Another priority was to adopt a survivor-centered approach to justice. This approach promotes appropriate, accessible, and good quality services at the national level—including healthcare, psychosocial support, legal services, and livelihood support.

Finally, in order to set up her agenda, the SR pointed the finger at the root causes of conflict-related sexual violence. These include structural issues like gender inequality, discrimination, poverty, and marginalisation. These issues breed the ground for violence.

The SG’s Annual Report

A primary function of the office is to prepare the SG’s annual report on conflict-related sexual violence. The last report was published in March 2019 and refers to 2018.

The analysis of the UN Office confirms that sexual violence is still used worldwide as a weapon, a means of war. The report highlights the use of sexual violence as the following:

  • Part of a broader strategy of conflict to displace communities, eliminate specific groups, and to seize contested land and other resources
  • A means of repression, terror, and control against enemies: other ethnic groups, political opponents, etc.
  • A tactic of terrorism, including gaining information through interrogations, advancing extremist ideology and destabilising social structures by terrorising women and girls.
  • A means to recruit new members for terrorist groups
  • An economic investment, as in a source of revenue for groups. We need only think of revenue that is possible to generate from the abduction especially of women and girls sold on online slave markets and from human trafficking. The cases that occurred in 2018, verified and analysed by the UN for the aim of the report, bring out the nexus among sexual violence, trafficking and terrorism. Radicalisation and violent extremism have contributed to the entrenchment of discriminatory gender norms that limit women’s roles and their enjoyment of basic rights.
  • Having a direct link with forced displacement, where sexual violence is both driver and result of the forced displacement.
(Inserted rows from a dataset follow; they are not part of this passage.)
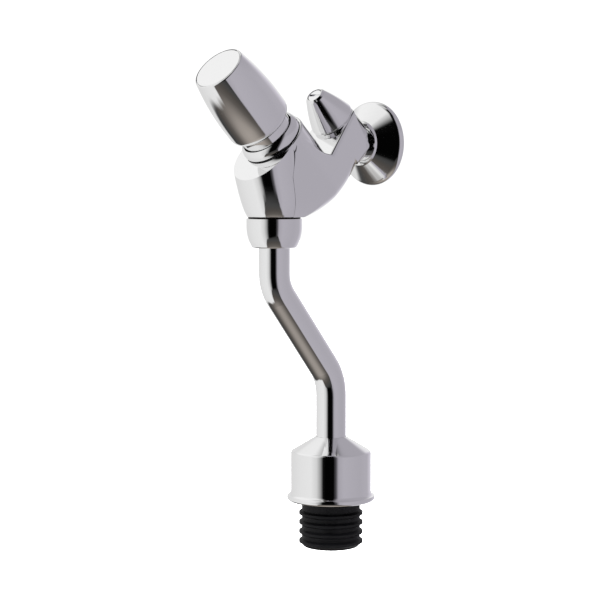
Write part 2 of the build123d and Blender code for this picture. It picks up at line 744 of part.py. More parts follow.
def knob_top_disc():
    """Flat disc in the knob's top, with a hollow plug that snaps into the screw pocket."""
    plug_foot_s = SCREW_SEAT_S + SCREW_HEAD_T + LOOSE
    disc = turned(
        BUTTON,
        (0, KNOB_TOP_S - DISC_T),
        (DISC_R, KNOB_TOP_S - DISC_T),
        (DISC_R, KNOB_TOP_S),
        (0, KNOB_TOP_S),
        rounds=[((DISC_R, KNOB_TOP_S), DISC_EDGE)],
    )
    plug_bore_r = SCREW_POCKET_R - DISC_PLUG_WALL
    return disc + ring(BUTTON, plug_bore_r, SCREW_POCKET_R, plug_foot_s, KNOB_TOP_S - DISC_T)


def knob_screw():
    """Cheese-head screw that holds the knob on the spindle."""
    shank = rod(BUTTON, SCREW_R, SCREW_SEAT_S - SCREW_LENGTH, SCREW_SEAT_S)
    head = rod(BUTTON, SCREW_HEAD_R, SCREW_SEAT_S, SCREW_SEAT_S + SCREW_HEAD_T)
    top_s = SCREW_SEAT_S + SCREW_HEAD_T
    slot_foot_s = top_s - SLOT_DEPTH
    slot = box(BUTTON, (-SCREW_HEAD_R, -SLOT_WIDTH / 2, slot_foot_s), (SCREW_HEAD_R, SLOT_WIDTH / 2, top_s))
    return shank + head - slot


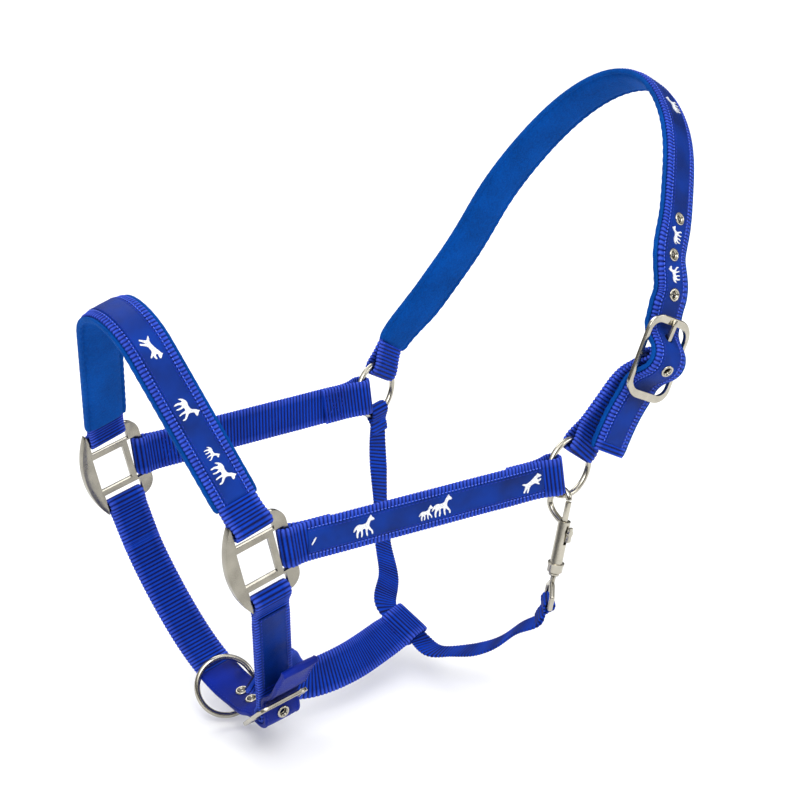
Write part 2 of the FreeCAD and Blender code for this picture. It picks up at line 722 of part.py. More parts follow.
def chin_buckle_point(along, outward, sideways=0):
    return CHIN_BUCKLE + CHIN_UP * along + CHIN_OUT * outward + CHIN_REAR * sideways


BAR_LOOP_HALF = 0.8        # half the straight length inside a loop round a square's bar


def chin_loop_place():
    """Where the far chin strap's loop holds its square's bar, and the way that it leaves."""
    bar_point = chin_point(size("squares_y"), 0)
    leg = (chin_point(*CHIN_CURVE[0]) - bar_point).normalize()
    return bar_point + leg * (BAR_LOOP_HALF - 0.2), leg


def chin_route():
    across = SQUARE_REAR * -1
    loop_point, leg = chin_loop_place()
    leads = wall_start(loop_point, leg, BAR_LOOP_HALF, size("loop_bore"), size("webbing_thick"))
    stations = [(lead, across) for lead in leads[:1]]
    stations += [(chin_point(y, drop), across) for y, drop in CHIN_CURVE]
    frame_across = CHIN_REAR * -1
    stations += [(chin_buckle_point(a, n), frame_across) for a, n in THROUGH_CHIN]
    stations.append((chin_buckle_point(25, -5.2, 1), frame_across))
    stations.append((place(28, -78, -89), across))
    stations.append((place(26, -92, -72), across))
    return Route(stations)


def make_chin():
    """The chin strap, with a smooth cover over its adjusting end, and its eyelets."""
    route = chin_route()
    thick = size("webbing_thick")
    half = thick / 2
    gap = size("layer_gap") + 0.15
    cover = 0.5
    width = size("webbing_width")
    loop_point, leg = chin_loop_place()
    loop = loop_solid(loop_point, leg, SQUARE_REAR * -1, size("loop_bore"), BAR_LOOP_HALF,
                      width + 0.1, thick)
    tongue_start = chin_buckle_point(-2.2, 0.3)
    tongue_end = chin_buckle_point(-20, 3.0)
    tongue_room = Part.makeCylinder(2.8, 17.5, tongue_start, tongue_end - tongue_start)
    distances = [route.distance_of(8) - 6, route.distance_of(8) + 6.5, route.distance_of(14) + 4]
    face = half + gap + cover
    cutters = eyelet_holes(route, distances, face, face)
    cutters.append(tongue_room)
    strap = route.solid(width, -half, half, 0, route.length)
    feature("far_chin_strap", strap.fuse(loop).cut(cutters))
    start = route.distance_of(6)
    inner = route.solid(width, -face, -half - gap, start, route.length)
    outer = route.solid(width, half + gap, face, start, route.length)
    feature("chin_strap_cover", Part.makeCompound([inner.cut(cutters), outer.cut(cutters)]))
    make_eyelets("chin", route, distances, face, face)
    return route


def make_near_chin():
    """The short near chin strap that carries the chin buckle on its lower fold."""
    bar_point = chin_point(-size("squares_y"), 0)
    down = CHIN_BUCKLE - bar_point
    length = down.Length
    along = down.normalize()
    normal = along.cross(SQUARE_REAR).normalize()
    placement = frame_placement(bar_point, along, normal)
    thick = size("webbing_thick")
    bore = size("loop_bore")
    bar_bore = size("centre_bar") + size("chin_bar_clearance")
    body = new_body("near_chin_strap")
    pad(body, "strap", rectangle(0.8 + bore + 1, length - bar_bore - 1, -thick, thick),
        "Sheet.webbing_width")
    strap_loop(body, "loop_top", 0.2, 0, 0, 0.8, "Sheet.webbing_width")
    strap_loop(body, "loop_bottom", length, 0, 0, 0.02, "Sheet.webbing_width", bore=bar_bore)
    pocket(body, "tongue_room", rectangle(length - 9, length + 9, -8, 8), "Sheet.tongue_slot")
    body.Placement = placement

    outward = 1 if normal.y < 0 else -1
    tape = new_body("near_chin_ribbon")
    low, high = sorted((outward * (thick + size("layer_gap")),
                        outward * (thick + size("layer_gap") + size("ribbon_thick"))))
    pad(tape, "tape", rectangle(16, length - 30, low, high), 20)
    tape.Placement = placement


# ---------------------------------------------------------------- jaw and throat straps

JAW_END_WIDTH = Vector(-0.01, -0.865, -0.5)
JAW_LOOP_BORE, JAW_LOOP_HALF = 3.1, 5.5


def near_chin_inner(up_strap, rearward, off):
    """A place beside the inner face of the near chin strap, counted from its buckle."""
    top = chin_point(-size("squares_y"), 0)
    rise = (top - CHIN_BUCKLE).normalize()
    inward = rise.cross(SQUARE_REAR).normalize()
    if inward.y < 0:
        inward = inward * -1
    return CHIN_BUCKLE + rise * up_strap + SQUARE_REAR * rearward + inward * off


def make_jaw():
    """The strap under the jaw: sewn to the near chin strap, looped round the throat strap."""
    thick = size("webbing_thick")
    fall = (CHIN_BUCKLE - chin_point(-size("squares_y"), 0)).normalize()
    slanted = fall * 0.81 - SQUARE_REAR * 0.59
    off = 2 * thick + 1.5
    stations = [(near_chin_inner(33, -10, off), slanted), (near_chin_inner(24, 2, off), slanted),
                (near_chin_inner(17, 13, off + 6), slanted),
                (place(60, -31.5, -117), Vector(-0.1, 0.1, -0.99)),
                (place(93, -29, -119.8), Vector(0, -0.4, -0.9)),
                (place(126, -16, -121.5), Vector(0, -0.7, -0.7)),
                (place(155.5, -4, -121), JAW_END_WIDTH)]
    route = Route(stations)
    strap = route.solid(size("webbing_width"), -thick, thick, 0, route.length)
    point, along, width, _ = route.axes(route.length)
    centre = point + along * (JAW_LOOP_BORE + JAW_LOOP_HALF + thick / 2)
    loop = loop_solid(centre, along, width, JAW_LOOP_BORE, JAW_LOOP_HALF, size("webbing_width"), thick)
    feature("jaw_strap", strap.fuse(loop))
    return centre, along, width


SNAP_UP = Vector(0.155, -0.068, 0.985).normalize()
SNAP_SIDE = Vector(-0.2, 0.98, 0)
SNAP_SIDE = (SNAP_SIDE - SNAP_UP * SNAP_SIDE.dot(SNAP_UP)).normalize()
SNAP_REAR = SNAP_SIDE.cross(SNAP_UP)
SNAP_TOP = place(size("snap_x"), size("snap_y"), size("snap_top_z"))
EYE_ACROSS = Vector(0.52, 0.82, -0.07)
EYE_ACROSS = (EYE_ACROSS - SNAP_UP * EYE_ACROSS.dot(SNAP_UP)).normalize()


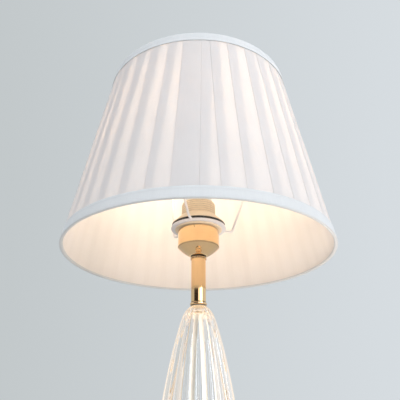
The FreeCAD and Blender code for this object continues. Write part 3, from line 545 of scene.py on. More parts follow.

Special vulnerability is associated to forcibly displaced people; many of them leave their homes and country to flee from war, including sexual violence but their status as displaced people exposes them to further sexual attacks at checkpoints, across borders, in refugee camps or camps for internally displaced persons. Women and girls are most at risk; they can also be victims of further sexual exploitation, trafficking, rape, and forced prostitution. Deeply entrenched gender-based violence, such as intimate partner violence, persists and can increase in displacement and resettlement contexts, primarily affecting women and girls.
  • A consistent aspect of political or election-related violence. In these contexts, sexual violence is used to intimidate and punish political opponents, their family members and women human rights defenders
  • A means to target the youngest members of a community, both girls and boys, because of perceived affiliations of their parents or their perceived utility or market value, in order to terrorise the whole group. The risk is very high if they are unaccompanied minors during migration or displaced with their families.

Where Everyone is a Victim

Sexual violence, including rape, gang rape, forced nudity, and other forms of inhumane and degrading treatment, can also affect men and boys, especially in villages and detention facilities, as confirmed by data collected during the past years by the Office of the SR.

Men and boys also face reporting barriers owing to the stigma relating to perceived emasculation, as well as particular physical and psychological consequences. Further, the criminalization of adult consensual same-sex conduct, in many countries, may impede reporting for fear of prosecution, especially since there are often no legal provisions regarding the rape of men.